Neonatal hypoglycemia is a common metabolic disorder that can lead to adverse effects but it can be addressed with early diagnosis and treatment. Hypoglycemia that is symptomatic, recurrent, or persistent has been shown to be associated with neuromotor damage.[13] However, a significant association between asymptomatic episodes of hypoglycemia and neuromotor developmental delay or brain damage has not been established. Studies have indicated that irreversible white matter damage was detected in 95% of 18-month cranial magnetic resonance imaging of patients with symptomatic refractory hypoglycemia.[13] However, another study reported that neonatal hypoglycemia was not associated with an adverse neurological outcome when a blood glucose concentration of at least 47 mg/dL was maintained.[14] Therefore, there is currently no widely accepted blood glucose level that has been identified as an absolute threshold for neonatal hypoglycemia. It is recommended that infants with late preterm, SGA, LGA and IDM infants evaluated in the risk group due to susceptibility to hypoglycemia should be monitored according to AAP hypoglycemia protocols. In this study, all of the newborns delivered at our hospital over a 3-year period whose blood glucose level was examined for any reason were evaluated. In all, 28.7% of the infants had a risk factor for hypoglycemia prompting testing and 2.5% required inpatient treatment for hypoglycemia. Our results indicated that the AAP risk factors did not always result in hypoglycemia and most cases had 2 or more risk factors.

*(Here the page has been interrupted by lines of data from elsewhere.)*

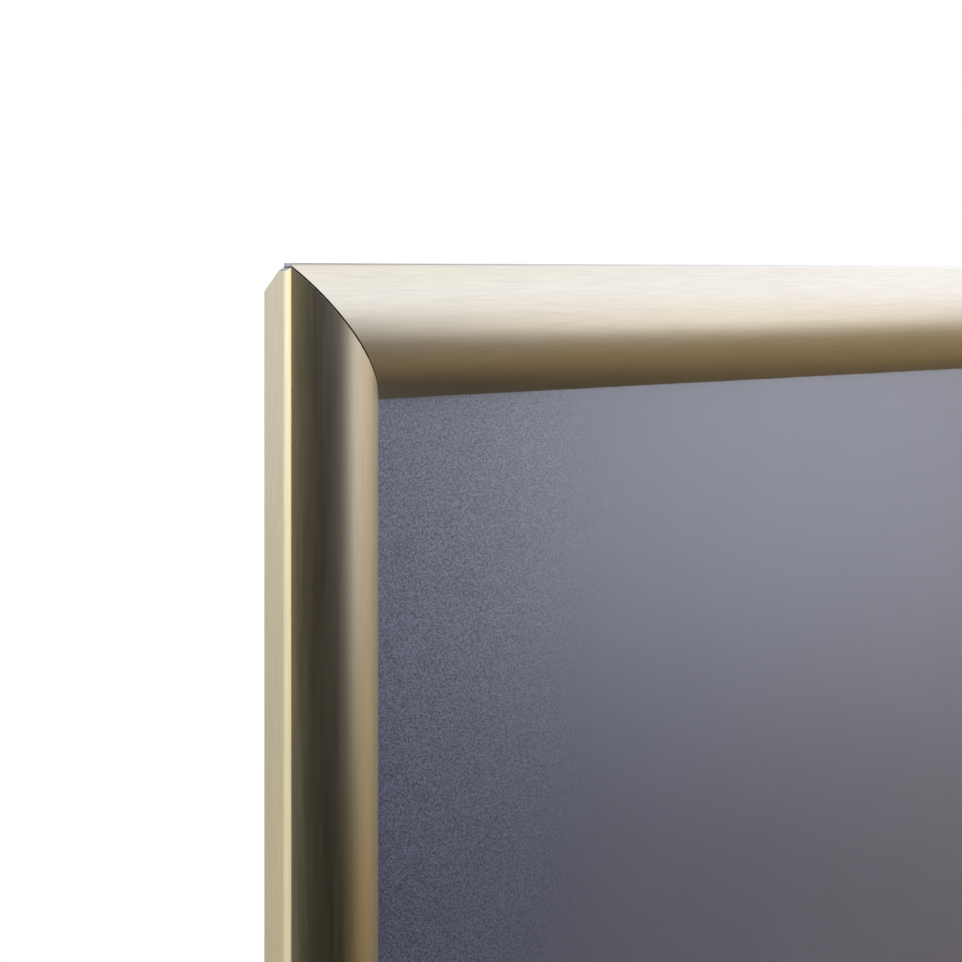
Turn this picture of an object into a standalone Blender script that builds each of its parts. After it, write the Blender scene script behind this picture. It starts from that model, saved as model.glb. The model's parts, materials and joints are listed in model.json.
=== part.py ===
# Snap-open poster frame for a wall: four mitred base rails that hold the poster between a back panel
# and a clear sheet, and four rounded cover rails that swing open on a bead along their outer edges.
#
# Metres, +Z up. The frame hangs on a wall at y = 0 and faces -Y. The origin is on the wall, at the
# middle of the top rail, on the line of its screw holes.
#
# Every rail is drawn as a cross-section: the first coordinate runs inward from the frame's outer
# edge, and the second runs forward from the wall. The third local axis lies along the rail.

from math import acos, asin, cos, pi, radians, sin, sqrt, tan

import bmesh
import bpy
from mathutils import Euler, Vector

# The poster and the rails around it
POSTER_WIDTH = 0.297
POSTER_HEIGHT = 0.420
RAIL_WIDTH = 0.025
POSTER_PLAY = 0.0004
MITRE_GAP = 0.00015
SEAT_GAP = 0.00025
RUNNING_GAP = 0.00015
CLEARANCE = 0.0003
CUT_OVERRUN = 0.002
WELD_DISTANCE = 0.00001

# Hinge bead, shared by the base rail and the cover rail
BEAD_RADIUS = 0.00065
BEAD_RISE = 0.00025
OPEN_ANGLE = radians(80)
SOCKET_SPARE_ANGLE = radians(13)

# Cover rail
COVER_WALL = 0.001
CROWN_INSET = 0.0098
CROWN_HEIGHT = 0.0113
SHOULDER_RADIUS = 0.002
SHOULDER_RISE = 0.00009
FLANGE_WALL_GAP = 0.00031
FOOT_SETBACK = 0.00025
FOOT_LIP = 0.0006
SOCKET_WALL = 0.00065
SOCKET_LIP_DROP = 0.0004
CLIP_GAP = 0.0002
TIP_CHAMFER = 0.0014

# Base rail
BASE_FLOOR = 0.001
BASE_SETBACK = 0.001
ARM_THICKNESS = 0.0006
ARM_SLOPE = radians(-8)
WEB_THICKNESS = 0.0009
FLANGE_WEB_GAP = 0.00056
SPRING_LEDGE_WIDTH = 0.001
SPRING_LEDGE_HEIGHT = 0.0007
CHANNEL_WIDTH = 0.0071
CHANNEL_DEPTH = 0.0019
CHANNEL_LIP = 0.0009
CHANNEL_LIP_THICKNESS = 0.0007
RIB_THICKNESS = 0.0007

# Wall holes
SCREW_HOLE_RADIUS = 0.00225
SCREW_HEAD_GAP = 0.00005
SCREW_END_DISTANCE = 0.060

# Corner keys
KEY_ARM_LENGTH = 0.044
KEY_TIP_CHAMFER = 0.0015
KEY_HOLE_RADIUS = 0.0011
KEY_HOLE_PLACES = (0.021, 0.036)

# Leaf springs
SPRING_LENGTH = 0.030
SPRING_THICKNESS = 0.0004
SPRING_BEND_RADIUS = 0.0007
SPRING_TAIL_DROP = 0.00145
SPRING_TIP_DROP = 0.00175
SPRING_SLOPE = radians(9)
SPRING_END_DISTANCE = 0.100

# Sheets
BACK_PANEL_THICKNESS = 0.001
INSERT_THICKNESS = 0.00025
CLEAR_SHEET_THICKNESS = 0.0004

# Facets and shading
CROWN_STEPS = 22
SHOULDER_STEPS = 10
BEAD_STEPS = 14
HOLE_STEPS = 24
SHARP_ANGLE = radians(25)

# Heights that follow, forward from the wall
LIP_UNDERSIDE = BASE_FLOOR + CHANNEL_DEPTH
LIP_TOP = LIP_UNDERSIDE + CHANNEL_LIP_THICKNESS
HINGE_HEIGHT = LIP_TOP + BEAD_RISE
BACK_PANEL_BACK = BASE_FLOOR + SEAT_GAP
INSERT_BACK = BACK_PANEL_BACK + BACK_PANEL_THICKNESS + SEAT_GAP
CLEAR_SHEET_BACK = INSERT_BACK + INSERT_THICKNESS + SEAT_GAP
FOOT_HEIGHT = CLEAR_SHEET_BACK + CLEAR_SHEET_THICKNESS + CLEARANCE
INNER_EDGE_HEIGHT = FOOT_HEIGHT + FOOT_LIP

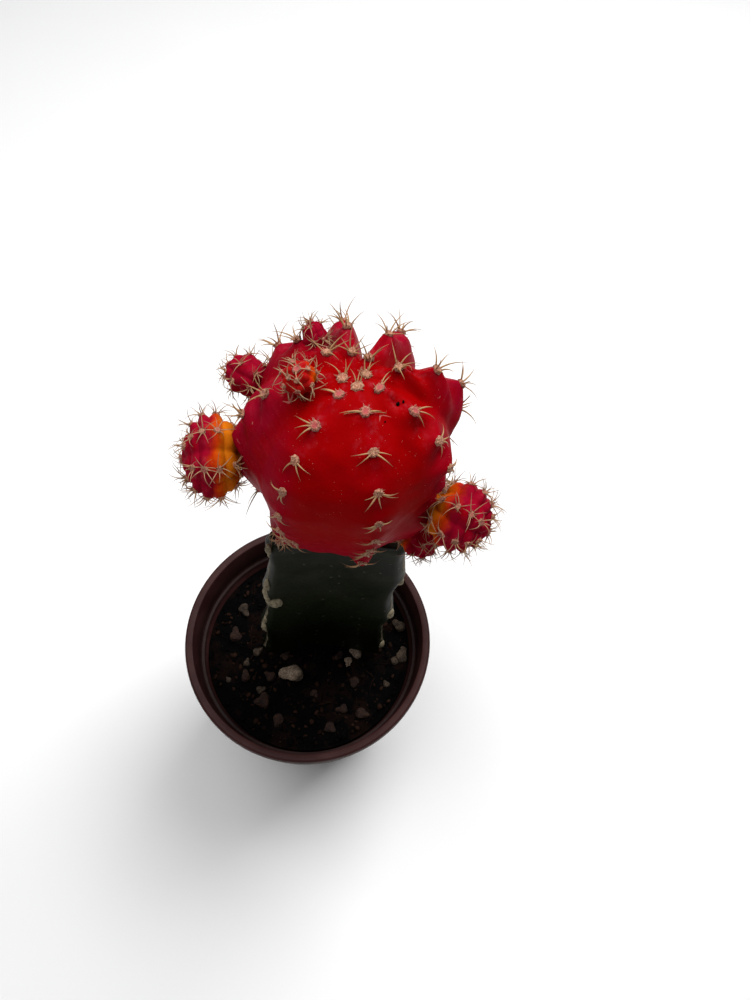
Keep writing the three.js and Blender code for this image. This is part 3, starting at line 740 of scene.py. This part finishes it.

The majority of the infants in this study were identified according to the AAP risk groups; however examination revealed that additional conditions, such as transient tachypnea, birth with fetal distress, meconium staining, maternal drug use, and maternal hypothyroidism were significant. This suggests that the AAP risk factors for hypoglycemia should be expanded.

Conclusion

In conclusion, our research revealed that 28.7% of the newborns in the group had a blood glucose level evaluation in the immediate postnatal period and the most common risk factor for hypoglycemia was LGA status. The frequency of postpartum hospitalization due to hypoglycemia was 2.5%, and the blood glucose value at the first hour was lower in the groups with multiple potential causes of hypoglycemia. It was determined that half of the patients who needed inpatient treatment would have been missed if follow-up was performed according to AAP criteria alone.

We believe that it is appropriate to determine the risk factors according to clinical unit data in the development of hypoglycemia for the first 48 hours postpartum and to establish follow-up criteria, to establish the follow-up guide with the data to be obtained from these babies, and to follow the babies in this guideline.